The panel focusses on ethnographic accounts of street-level bureaucrat encounters; how encounters animate social worlds and relationships beyond their arenas (Brown et al. 2017), articulate contingent processes within organisations, and elucidate emotional labour and moral agency.

Long Abstract:

Michael Lipsky’s classic insight into the discretion of street-level bureaucrats (SLBs) tends to founder in anthropology because of its implicit methodological individualism (Kjaerulff 2021). This has had the unfortunate effect of anthropologists not always taking seriously enough the political and economic processes embedded within state-society interactions at the micro level and the potential for ethnographic understandings of microregulation. Instead, despite the unprecedented intervention that SLBs make today in social reproduction, anthropologists have often preferred instead to stop short, satisfied with a discursive and imaginary (de)construction of the pluralist state (Marcus 2008). In this panel, we invite papers from ethnographers who are alert to SLB-encounters, as ‘quotidian and ubiquitous procedures’ (Brown et al. 2017) where we take seriously the bureaucrat as interpretive agent (Bierschenk and Sardan 2019).
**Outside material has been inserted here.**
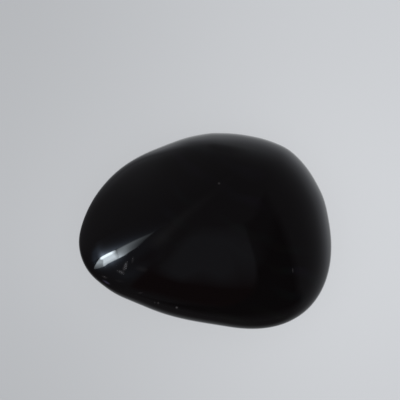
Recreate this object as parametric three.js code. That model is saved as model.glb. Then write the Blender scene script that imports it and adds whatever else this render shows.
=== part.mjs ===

Further, we are interested in how encounters animate social worlds and relationships beyond their arenas (Brown et al. 2017), articulate contingent processes within state organisations, and elucidate the emotional labour and moral agency (Fassin 2015) of both sides of the ‘desk’, as much as they ‘reproduce [social] atomization’ (Dubois 2010). Finally, we call on colleagues to respond in this panel to Marilyn Strathern’s proposal (2017) to uncover ‘doubled’ and ‘curtailed’ roles and processes, formal and informal, written into or acted out of bureaucratic procedures and materiality (Carswell and De Neve 2020). We welcome papers on all aspects of the bureaucratic encounter but particularly in welfare, workfare, and the contracted-out competition state (Shore and Wright 2015).